Oregon’s HB 4005 fails to deliver savings for patients
Oregon’s HB 4005 won’t help patients because it does not address the real reason people are paying more for their medicine out-of-pocket.
Oregon’s HB 4005 won’t help patients because it does not address the real reason people are paying more for their medicine out-of-pocket.
Medicine costs are growing at the slowest rate in years, but it doesn’t feel that way to patients who are facing higher out-of-pocket costs for their health care across the board.

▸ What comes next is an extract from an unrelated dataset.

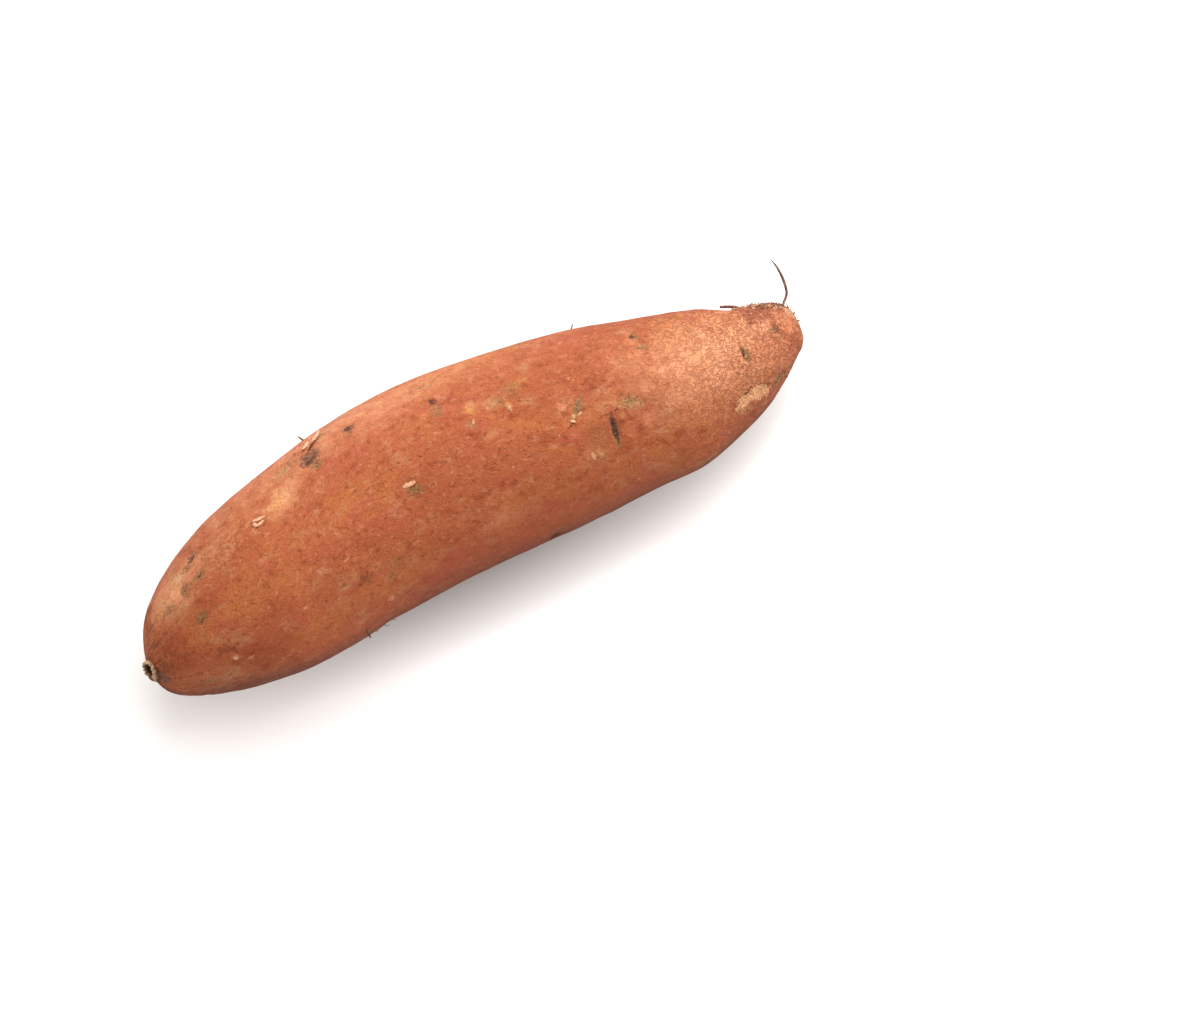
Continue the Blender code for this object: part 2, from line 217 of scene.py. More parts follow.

Proposals like Oregon’s HB 4005, which targets R&D spending and creates new bureaucratic reporting requirements, won’t help patients because they don’t address the real reason people are paying more for their medicine out-of-pocket at the pharmacy counter.
HB 4005 promises to provide “transparency” for patients, but fails to deliver real answers or cost savings. That’s because what patients pay for an individual drug is determined by middlemen in our system, including pharmacy benefit managers (PBMs) and insurers, not the drug’s manufacturer. Through robust, competitive negotiations, middlemen receive rebates that can save 30-50% off a drug’s list price. In fact, these negotiations have been so successful in recent years that rebates doubled between 2013-2015.

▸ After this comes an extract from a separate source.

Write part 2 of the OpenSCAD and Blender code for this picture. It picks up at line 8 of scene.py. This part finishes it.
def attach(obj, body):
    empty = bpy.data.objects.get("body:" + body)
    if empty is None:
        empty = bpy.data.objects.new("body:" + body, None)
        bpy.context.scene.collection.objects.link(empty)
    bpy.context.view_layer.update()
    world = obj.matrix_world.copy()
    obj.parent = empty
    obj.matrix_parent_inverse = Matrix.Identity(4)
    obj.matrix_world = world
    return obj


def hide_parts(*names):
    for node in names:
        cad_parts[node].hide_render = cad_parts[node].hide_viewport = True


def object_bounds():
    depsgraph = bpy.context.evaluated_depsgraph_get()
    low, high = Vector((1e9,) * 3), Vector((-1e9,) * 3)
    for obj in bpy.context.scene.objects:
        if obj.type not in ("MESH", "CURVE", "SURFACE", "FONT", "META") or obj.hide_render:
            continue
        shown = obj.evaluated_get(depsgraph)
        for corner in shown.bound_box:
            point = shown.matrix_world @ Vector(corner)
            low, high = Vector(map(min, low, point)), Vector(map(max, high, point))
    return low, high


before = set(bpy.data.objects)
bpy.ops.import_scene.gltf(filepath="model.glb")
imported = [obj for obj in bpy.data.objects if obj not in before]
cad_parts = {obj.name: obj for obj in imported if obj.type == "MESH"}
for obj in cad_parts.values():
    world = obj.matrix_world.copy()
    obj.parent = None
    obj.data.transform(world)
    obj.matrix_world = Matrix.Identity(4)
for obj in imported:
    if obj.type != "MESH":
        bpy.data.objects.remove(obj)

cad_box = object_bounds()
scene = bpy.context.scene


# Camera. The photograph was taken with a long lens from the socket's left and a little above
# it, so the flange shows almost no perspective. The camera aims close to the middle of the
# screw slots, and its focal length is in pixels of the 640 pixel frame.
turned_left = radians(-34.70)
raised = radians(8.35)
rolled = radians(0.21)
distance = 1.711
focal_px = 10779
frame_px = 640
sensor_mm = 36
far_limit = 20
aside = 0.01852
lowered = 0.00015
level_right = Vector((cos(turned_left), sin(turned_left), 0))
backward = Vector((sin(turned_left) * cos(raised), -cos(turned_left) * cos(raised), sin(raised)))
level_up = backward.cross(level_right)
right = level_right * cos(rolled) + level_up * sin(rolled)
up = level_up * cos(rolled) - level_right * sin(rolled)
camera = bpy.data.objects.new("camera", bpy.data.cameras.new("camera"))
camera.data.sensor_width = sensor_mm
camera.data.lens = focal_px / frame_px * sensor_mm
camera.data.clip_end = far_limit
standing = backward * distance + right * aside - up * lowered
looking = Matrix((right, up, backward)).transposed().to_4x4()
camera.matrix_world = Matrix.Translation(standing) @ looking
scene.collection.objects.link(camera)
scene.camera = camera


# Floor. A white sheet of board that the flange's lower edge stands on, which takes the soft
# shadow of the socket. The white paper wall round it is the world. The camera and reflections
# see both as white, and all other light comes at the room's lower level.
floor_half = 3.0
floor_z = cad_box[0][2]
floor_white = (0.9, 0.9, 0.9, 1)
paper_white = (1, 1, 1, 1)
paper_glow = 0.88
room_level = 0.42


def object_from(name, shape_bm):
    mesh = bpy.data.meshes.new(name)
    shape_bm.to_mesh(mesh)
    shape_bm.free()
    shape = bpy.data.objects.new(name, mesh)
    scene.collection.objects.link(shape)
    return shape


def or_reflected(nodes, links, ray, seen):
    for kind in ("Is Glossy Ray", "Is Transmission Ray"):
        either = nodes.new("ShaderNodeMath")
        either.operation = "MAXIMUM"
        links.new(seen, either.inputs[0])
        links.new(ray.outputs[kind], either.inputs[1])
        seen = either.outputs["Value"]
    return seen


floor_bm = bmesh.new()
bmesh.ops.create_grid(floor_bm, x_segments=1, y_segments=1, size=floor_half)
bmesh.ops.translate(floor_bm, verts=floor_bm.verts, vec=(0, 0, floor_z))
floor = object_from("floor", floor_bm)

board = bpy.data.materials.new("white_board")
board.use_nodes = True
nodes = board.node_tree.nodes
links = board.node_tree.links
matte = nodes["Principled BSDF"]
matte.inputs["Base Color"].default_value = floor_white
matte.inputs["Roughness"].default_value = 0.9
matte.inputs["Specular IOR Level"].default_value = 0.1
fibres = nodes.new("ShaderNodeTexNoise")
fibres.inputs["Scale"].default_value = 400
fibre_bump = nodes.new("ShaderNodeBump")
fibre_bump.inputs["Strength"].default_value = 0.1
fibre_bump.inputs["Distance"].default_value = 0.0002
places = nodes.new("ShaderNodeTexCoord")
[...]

Too often, however, insurers aren’t passing these savings on to patients. Half of all patient spending for brand prescription medicines is based off a drug’s list price instead of the lower, negotiated rate. At the same time, insurers are using mechanisms like high-deductibles or coinsurance to shift the cost burden onto patients. Today, half of all plans require patients to meet a deductible for their prescription medicines. That means patients are frequently paying more for their medicine than their insurer. When patients can’t afford to meet high out-of-pocket costs, they are twice as likely to abandon their medicine at the pharmacy counter.
Instead of targeting research and development, which threatens to stifle life-saving innovations, we should address the real challenges patients face at the pharmacy counter. Unfortunately, HB 4005 doesn’t deliver the answers Oregonians need.